Did Toh Chin Chye ever rue his casting vote? 

But, as usual, I digress...

One of the common refrain of Lee Kuan Yew's during the torrid decades of the 1950s and 1960s, when Lee and his cohort had to fight the threat of Communists, racial unrest and political rivals was the need for law and order. Yes, it was to quell and hammer down dissent. He was consistent in declaring without apology, that law and order was needed in order for Singapore to develop and progress.

This hearkens to the time when we had a strong and charismatic leader in Dr M. Love him or hate him, Dr M gave us a direction in which we could chart our course as Malaysians. We could go with the flow or, we could go against it. Either way, there was direction.

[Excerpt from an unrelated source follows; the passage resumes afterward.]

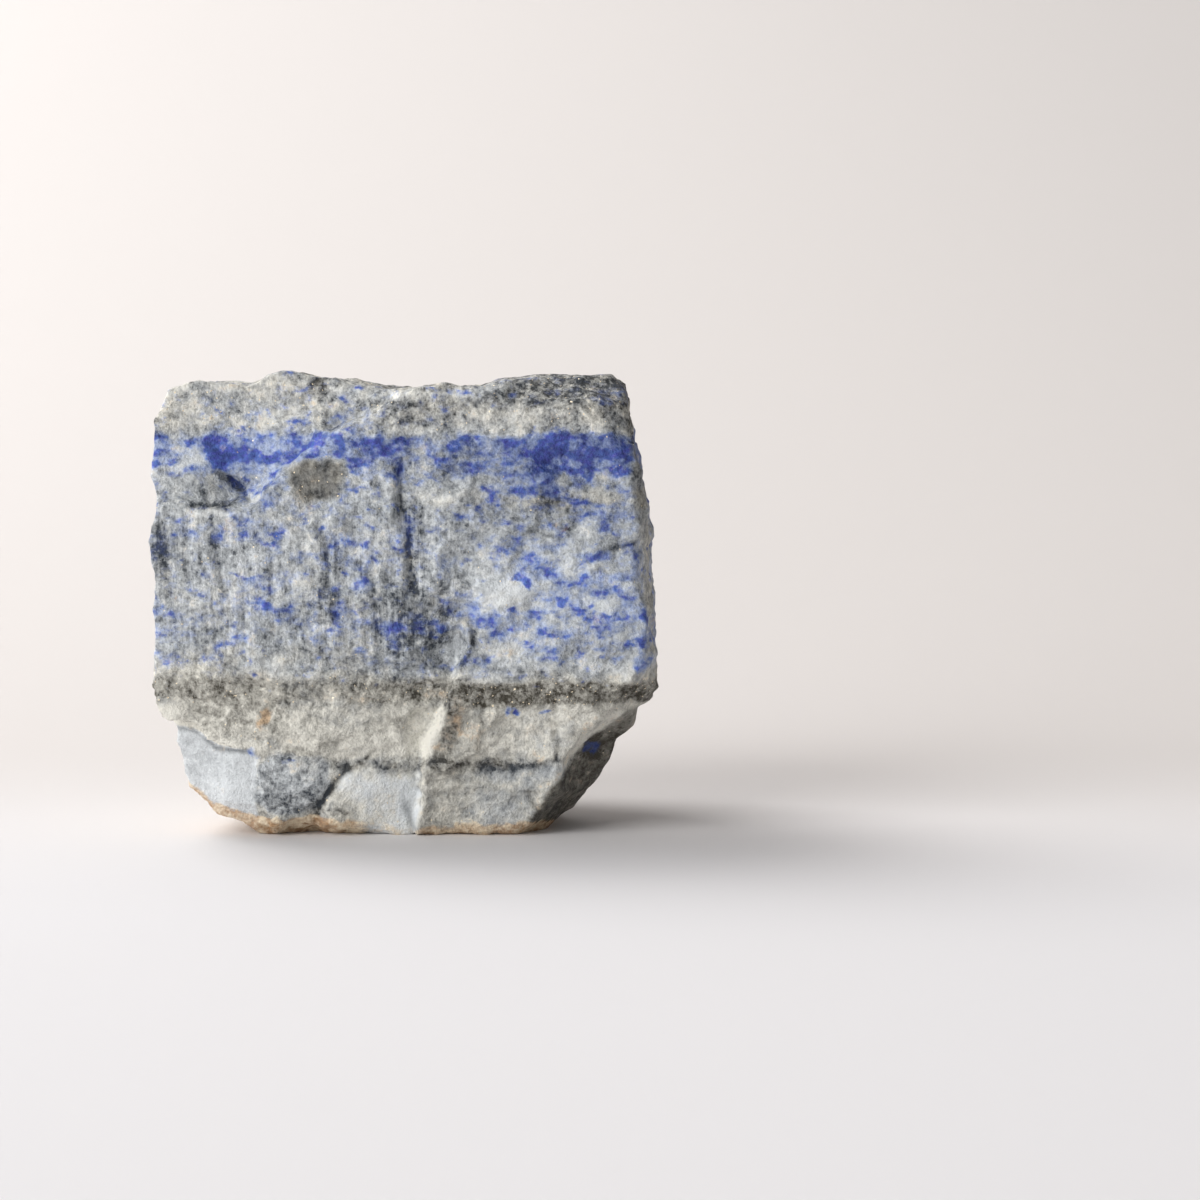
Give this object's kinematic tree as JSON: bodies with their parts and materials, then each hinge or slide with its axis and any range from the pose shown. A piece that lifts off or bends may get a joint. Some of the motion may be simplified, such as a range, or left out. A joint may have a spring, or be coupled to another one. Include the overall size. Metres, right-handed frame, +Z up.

In recent years what we have experienced as Malaysians is an exhausting drama that has no script.

Everyone is an anti-hero.

There is no sense of direction. No leadership.

There are plenty of swirls and eddies that makes us nauseated.

When we try to sit down and focus on our work, we are distracted by rubbish political nonsense that does nothing to help with our work.

There is plenty of religious strife, racial polemics and corrupt practises.

But. Where is the common destiny for all Malaysians?